Georges Franju (1912–87)

Georges Franju was a French film director who made two documentaries that are of importance to students of industrial history. He had an individualistic style that fits into no particular school of film-making.

Born at Fougeres, he did several unremarkable jobs before his military service, which concluded in 1932, after which he sought work as a set designer. Franju played an important role in establishing institutions for collecting and conserving films. In 1937, with Henri Langlois, he founded Cinematheque Francaise, the first dedicated film archive, where he worked until 1949, and in 1938 was amongst the founders of the Federation Internationale des Archives du Film (FIAF).

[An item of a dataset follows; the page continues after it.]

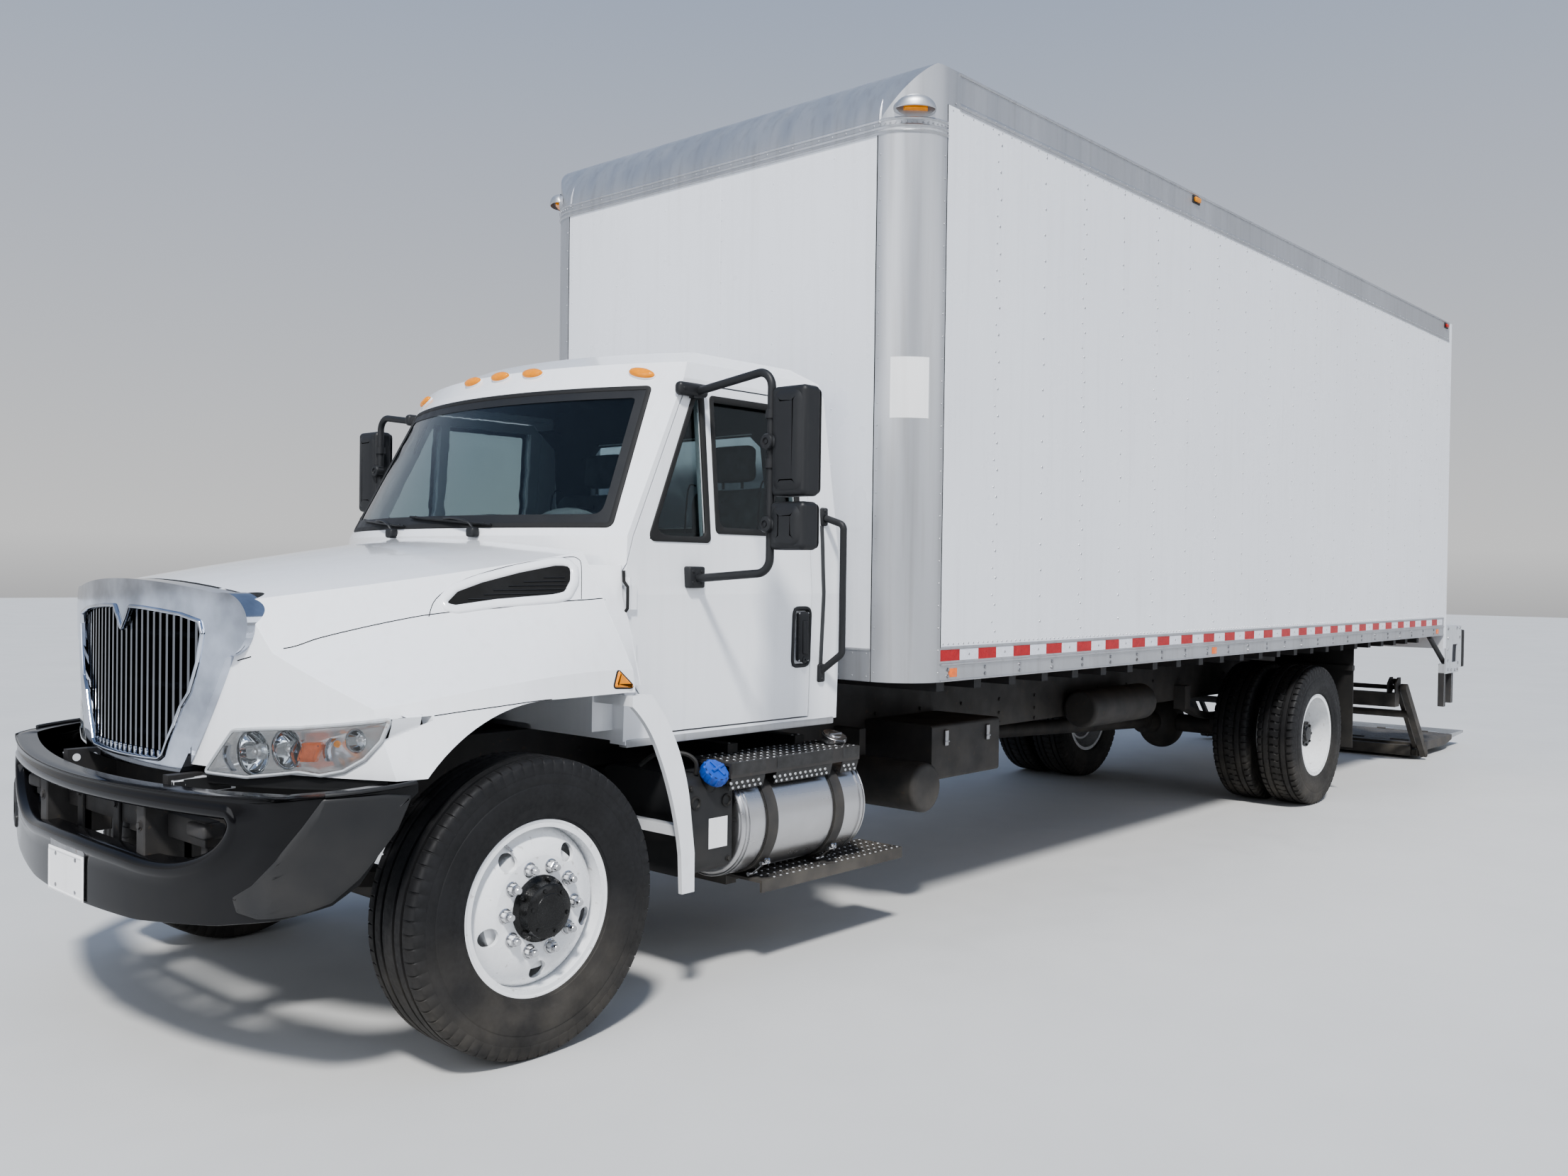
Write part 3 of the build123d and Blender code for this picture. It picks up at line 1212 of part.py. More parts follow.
def barrels(x, moving, radius, spare):
    """The barrels of one side of a hinge, on both sides of the truck."""
    whole = None
    for fixed_start, fixed_end, moving_start, moving_end in BARREL_SPANS:
        y0, y1 = (moving_start, moving_end) if moving else (fixed_start, fixed_end)
        piece = cross_pin(x, HINGE_Z, y0 - spare, y1 + spare, radius)
        whole = piece if whole is None else whole + piece
    return both_sides(whole)


def hinge_pins(x, radius):
    pins = None
    for fixed_start, fixed_end, moving_start, moving_end in BARREL_SPANS:
        piece = cross_pin(x, HINGE_Z, fixed_start, moving_end, radius)
        pins = piece if pins is None else pins + piece
    return both_sides(pins)


def hinged(plate, x, moving):
    """A plate with its own barrels on it and room for the barrels of the other side."""
    room = barrels(x, not moving, HINGE_BARREL_RADIUS + 2, 2)
    own = barrels(x, moving, HINGE_BARREL_RADIUS, 0)
    shape = (plate - room) + own
    if moving:
        return shape - hinge_pins(x, HINGE_PIN_RADIUS + PIN_GAP)
    return shape + hinge_pins(x, HINGE_PIN_RADIUS)


def platform_carrier():
    outer_face = OUTER_EAR_Y + EAR_THICKNESS
    rear = FOLD_HINGE_X + HINGE_ROOM
    half = INNER_EAR_Y + EAR_THICKNESS
    heel = block(rear, HEEL_FRONT_X, -half, half, HEEL_BOTTOM, HEEL_TOP)
    heel += block(rear, SILL_FRONT_X, -half, half, HEEL_TOP - 1, PLATFORM_TOP_Z)
    bar_top = LINK_END_Z - LINK_RADIUS - 18
    low_bar = both_sides(block(rear, LINK_END_X, INNER_EAR_Y, outer_face, HEEL_BOTTOM, bar_top))
    ears = two_ears(
        [
            (rear, HEEL_BOTTOM),
            (HEEL_FRONT_X, HEEL_BOTTOM),
            (HEEL_FRONT_X, ARM_END_Z + 30),
            (LINK_END_X + 18, LINK_END_Z + 18),
            (LINK_END_X - 18, LINK_END_Z + 18),
            (rear, HEEL_TOP),
        ]
    )
    pin = cross_pin(ARM_END_X, ARM_END_Z, OUTER_EAR_Y, LIFT_ARM_Y + LIFT_ARM_WIDTH / 2 + 6, SHAFT_RADIUS)
    link_pin = cross_pin(LINK_END_X, LINK_END_Z, INNER_EAR_Y, outer_face, LINK_PIN_RADIUS)
    lugs = None
    for fixed_start, fixed_end, moving_start, moving_end in BARREL_SPANS:
        lug = block(FOLD_HINGE_X, FOLD_HINGE_X + 34, fixed_start, fixed_end, HEEL_TOP - 1, PLATFORM_TOP_Z)
        lugs = lug if lugs is None else lugs + lug
    return hinged(heel + low_bar + both_sides(ears + pin + link_pin + lugs), FOLD_HINGE_X, False)


def platform():
    front = FOLD_HINGE_X - HINGE_ROOM
    rear = FLIP_HINGE_X + HINGE_ROOM
    low = PLATFORM_TOP_Z - PLATFORM_DEPTH
    half = PLATFORM_HALF_WIDTH
    side = [
        (front, low),
        (front, PLATFORM_TOP_Z),
        (rear, PLATFORM_TOP_Z),
        (rear, PLATFORM_TOP_Z - FLIP_ROOT_DEPTH),
        (rear + 200, low),
    ]
    plate = block(rear, front, -half, half, PLATFORM_TOP_Z - DECK_THICKNESS, PLATFORM_TOP_Z)
    pitch = (2 * half - RIB_WIDTH) / (RIB_COUNT - 1)
    for i in range(RIB_COUNT):
        y = -half + i * pitch
        plate += side_prism(side, y, y + RIB_WIDTH)
    plate += block(front - 60, front, -half, half, low, PLATFORM_TOP_Z)
    plate += block(rear, rear + 30, -half, half, PLATFORM_TOP_Z - FLIP_ROOT_DEPTH, PLATFORM_TOP_Z)
    return hinged(hinged(plate, FOLD_HINGE_X, True), FLIP_HINGE_X, False)


def flip_plate():
    front = FLIP_HINGE_X - HINGE_ROOM
    profile = [
        (front, PLATFORM_TOP_Z - FLIP_ROOT_DEPTH),
        (front, PLATFORM_TOP_Z),
        (PLATFORM_REAR_X, PLATFORM_TOP_Z),
        (PLATFORM_REAR_X, PLATFORM_TOP_Z - FLIP_TIP_DEPTH),
    ]
    return hinged(side_prism(profile, -FLIP_HALF_WIDTH, FLIP_HALF_WIDTH), FLIP_HINGE_X, True)


def cylinder_point(distance):
    """Point at a distance from the cylinder's base towards its eye."""
    share = distance / CYLINDER_LENGTH
    x = CYLINDER_BASE_X + (CYLINDER_EYE_X - CYLINDER_BASE_X) * share
    z = CYLINDER_BASE_Z + (CYLINDER_EYE_Z - CYLINDER_BASE_Z) * share
    return x, CYLINDER_Y, z


def lift_cylinders():
    barrel = rod(cylinder_point(CYLINDER_BARREL_START), cylinder_point(CYLINDER_BARREL_END), CYLINDER_RADIUS)
    room = CYLINDER_BARREL_START + 12
    mouth = cylinder_point(CYLINDER_BARREL_END + 5)
    barrel -= rod(cylinder_point(room), mouth, CYLINDER_ROD_RADIUS + PIN_GAP)
    eye = cross_pin(CYLINDER_BASE_X, CYLINDER_BASE_Z, CYLINDER_Y - 14, CYLINDER_Y + 14, CYLINDER_EYE_RADIUS)
    neck = rod(cylinder_point(18), cylinder_point(CYLINDER_BARREL_START + 2), 12)
    bore_radius = CYLINDER_PIN_RADIUS + PIN_GAP
    bore = cross_pin(CYLINDER_BASE_X, CYLINDER_BASE_Z, CYLINDER_Y - 30, CYLINDER_Y + 30, bore_radius)
    return both_sides(barrel + neck + eye - bore)


def lift_rods():
    bar = rod(cylinder_point(CYLINDER_ROD_START), cylinder_point(CYLINDER_LENGTH - 18), CYLINDER_ROD_RADIUS)
    eye = cross_pin(CYLINDER_EYE_X, CYLINDER_EYE_Z, CYLINDER_Y - 20, CYLINDER_Y + 20, CYLINDER_EYE_RADIUS)
    pin = cross_pin(CYLINDER_EYE_X, CYLINDER_EYE_Z, CYLINDER_Y, CYLINDER_Y + 26, CYLINDER_PIN_RADIUS)
    return both_sides(bar + eye + pin)


def bed_extension():
    x0 = BODY_REAR_X
    x1 = EXTENSION_REAR_X
    y1 = EXTENSION_PLATE_Y
    plate_y = y1 - DECK_PLATE
    side = [(x0, FLOOR_TOP), (x0, 815), (x0 - 390, 815), (x1, FLOOR_TOP)]
    slot = [(x0 - 185, 910), (x0 - 335, 910), (x0 - 350, 1070), (x0 - 200, 1070)]
    plate = side_prism(side, plate_y, y1) - side_prism(slot, plate_y - 5, y1 + 5)
    deck = block(x1, x0, -plate_y - 1, plate_y + 1, FLOOR_TOP - DECK_PLATE, FLOOR_TOP)
    notch_front = ARM_END_X - 16
    deck -= both_sides(block(x1 - 1, notch_front, INNER_EAR_Y - 18, LIFT_ARM_Y + 40, 1200, FLOOR_TOP + 5))
    rib = block(x0 - 220, x0 - 160, -plate_y - 1, plate_y + 1, 1150, FLOOR_TOP - DECK_PLATE + 1)
    legs = block(x0 - 45, x0, plate_y - 50, plate_y + 1, 524, 900)
    legs += block(x0 - 265, x0 - 220, plate_y - 50, plate_y + 1, 545, 900)
    face = [(x0 - 395, 860), (x1 + 5, 1190), (x1 - 85, 1190), (x0 - 480, 860)]
    bumper = side_prism(face, y1 - 100, y1)
    return both_sides(plate + legs + bumper) + deck + rib


# Write every piece
def moved_to_middle(shape):
    return Pos(-MIDDLE_X, 0, 0) * shape


def build():
    cab_body = cab_outer()
    cab_room = cab_inner(CAB_WALL)
    hood_body = hood_form(0)
    hood_room = hood_form(HOOD_WALL)
    outer = body_form(0, 0)
    inner = body_form(WALL_THICKNESS, ROOF_THICKNESS)
    left = FRONT_WHEEL_Y
    knuckle = knuckle_left()
    rim_front = front_rim()
    rim_rear = rear_rims()
    tyre_front = tyre(FRONT_AXLE_X, left)
    tyres_rear = tyre(REAR_AXLE_X, REAR_OUTER_Y) + tyre(REAR_AXLE_X, REAR_OUTER_Y - TWIN_SPACING)
    door = door_left(cab_body, cab_room)
    door_pane = door_glass_left()
    mirror_arm = mirror_left(cab_body)
    return {
        "frame_rails": frame_rails(),
        "front_axle": front_axle(),
        "rear_axle": rear_axle(),
        "engine_block": engine_block(),
        "exhaust": exhaust(),
        "fuel_tank": fuel_tank(),
        "cab_steps": cab_steps(),
        "def_tank": def_tank(),
        "battery_box": battery_box(),
        "mud_flaps": mud_flaps(),
        "knuckle_left": knuckle,
        "knuckle_right": right_of(knuckle),
        "front_rim_left": rim_front,
        "front_rim_right": right_of(rim_front),
        "front_tyre_left": tyre_front,
        "front_tyre_right": right_of(tyre_front),
        "rear_rims_left": rim_rear,
        "rear_rims_right": right_of(rim_rear),
        "rear_tyres_left": tyres_rear,
        "rear_tyres_right": right_of(tyres_rear),
        "cab_shell": cab_shell(cab_body, cab_room),
        "cab_glass": cab_glass(cab_body),
        "door_left": door,
        "door_right": right_of(door),
        "door_glass_left": door_pane,
        "door_glass_right": right_of(door_pane),
        "mirror_left": mirror_arm,
        "mirror_right": right_of(mirror_arm),
        "grab_handles": grab_handles(cab_body),
        "seats": seats(),
        "dashboard": dashboard(),
        "splash_panels": splash_panels(),
        "hood_shell": hood_shell(hood_body, hood_room),
        "grille_surround": grille_surround(),
        "grille_bars": grille_bars(),
        "headlamps": headlamps(),
        "front_bumper": front_bumper(),
        "body_frame": body_frame(outer, inner),
        "body_panels": body_panels(outer, inner),
        "load_floor": load_floor(),
        "floor_sills": floor_sills(),
        "rear_frame": rear_frame(),
        "rollup_door": rollup_door(),
        "marker_lamps": marker_lamps() - cab_body,
        "lift_frame": lift_frame(),
        "bed_extension": bed_extension(),
        "lift_arms": lift_arms(),
        "lift_links": lift_links(),
        "platform_carrier": platform_carrier(),
        "platform": platform(),
        "flip_plate": flip_plate(),
        "lift_cylinders": lift_cylinders(),
        "lift_rods": lift_rods(),
    }


if __name__ == "__main__":
    os.makedirs("parts", exist_ok=True)
    for name, shape in build().items():
        export_step(moved_to_middle(shape), f"parts/{name}.step")
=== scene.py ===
import math
import random

import bmesh
import bpy
from mathutils import Matrix, Vector
from mathutils.bvhtree import BVHTree


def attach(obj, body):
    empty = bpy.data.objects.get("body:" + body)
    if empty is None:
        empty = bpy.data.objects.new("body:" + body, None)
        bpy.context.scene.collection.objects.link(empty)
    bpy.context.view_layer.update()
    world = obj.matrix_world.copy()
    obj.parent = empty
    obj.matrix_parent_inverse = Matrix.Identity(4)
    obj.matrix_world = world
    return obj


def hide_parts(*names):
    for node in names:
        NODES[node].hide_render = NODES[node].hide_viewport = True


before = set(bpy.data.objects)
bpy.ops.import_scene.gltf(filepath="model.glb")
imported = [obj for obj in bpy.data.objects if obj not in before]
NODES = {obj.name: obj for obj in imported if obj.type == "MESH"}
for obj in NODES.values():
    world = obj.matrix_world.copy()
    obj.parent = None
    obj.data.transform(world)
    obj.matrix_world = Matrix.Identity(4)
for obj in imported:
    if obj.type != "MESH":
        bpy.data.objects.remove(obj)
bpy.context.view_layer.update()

random.seed(7)

# Stations are millimetres along X from the front end of the load body's side walls, as in the part's source.
# Offsets that are added to points are metres.
MIDDLE_X = 3192.5
MM = 0.001


def at(x, y, z):
    return Vector(((x + MIDDLE_X) * MM, y * MM, z * MM))


def station(place):
    """Station in mm of a place in metres."""
    return place.x / MM - MIDDLE_X


# Materials
PAINTS = {}


def node(tree, kind, **sets):
    made = tree.nodes.new(kind)
    for key, value in sets.items():
        if hasattr(made, key):
            setattr(made, key, value)
        else:
            made.inputs[key.replace("_", " ")].default_value = value
    return made


def ramp(tree, source, low, high, low_value=0.0, high_value=1.0):
    made = node(tree, "ShaderNodeMapRange", From_Min=low, From_Max=high, To_Min=low_value, To_Max=high_value)
    tree.links.new(source, made.inputs["Value"])
    return made.outputs["Result"]


def noise(tree, coords, scale, detail=3.0, stretch=(1, 1, 1)):
    space = node(tree, "ShaderNodeMapping")
    space.inputs["Scale"].default_value = stretch
    tree.links.new(coords, space.inputs["Vector"])
    made = node(tree, "ShaderNodeTexNoise", Scale=scale, Detail=detail)
    tree.links.new(space.outputs["Vector"], made.inputs["Vector"])
    return made.outputs["Fac"]


def times(tree, a, b):
    made = node(tree, "ShaderNodeMath", operation="MULTIPLY")
    tree.links.new(a, made.inputs[0])
    if isinstance(b, (int, float)):
        made.inputs[1].default_value = b
    else:
        tree.links.new(b, made.inputs[1])
    return made.outputs[0]


def blended(tree, share, a, b):
    made = node(tree, "ShaderNodeMix", data_type="RGBA")
    tree.links.new(share, made.inputs["Factor"])
    for slot_name, value in (("A", a), ("B", b)):
        socket = [s for s in made.inputs if s.name == slot_name and s.type == "RGBA"][0]
        if isinstance(value, tuple):
            socket.default_value = value + (1.0,)
        else:
            tree.links.new(value, socket)
    return [s for s in made.outputs if s.type == "RGBA"][0]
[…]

His career as a director effectively began in 1949 with Le Sang des Betes (Blood of Beasts), a documentary about the principal slaughterhouse in Paris, which shows, in a subtly deadpan manner, scenes of disturbing cruelty to animals, carried out as part of the workers’ everyday jobs. His ironic style owed something to the Surrealist movement and something to German Expressionism, but was highly personal. In 1950 he made En Passant par la Lorraine (While passing through Lorraine), an enthralling 32-minute film about a large steelworks (on the scale of the preserved works at Völklingen), in the Saar. It was intended as a celebration of Guy Monnet’s plan for the modernisation of French industry as part of the European Coal and Steel Community, but Franju showed the steelworks as an ugly intrusion into the pastoral landscape, and the screenplay, in an unsensational manner like that employed in Le Sang des Betes, details the pollution caused by the furnaces, and some of the accidents that from time to time kill or disable the workers.

 

The following year Franju made Hotel des Invalides, an ironic critique of France’s principal military museum. He directed his first feature, La Tete contre les Murs (The Keepers) in 1958, followed by the horror film Les Yeux sans Visage (Eyes without a Face) in 1959-60, Judex in 1963, Therese Desqueyroux in 1964 and other films. After directing Les Nuits-Rouge (Shadowman) in 1973 he retired from film-making to preside over the Cinematheque Francaise.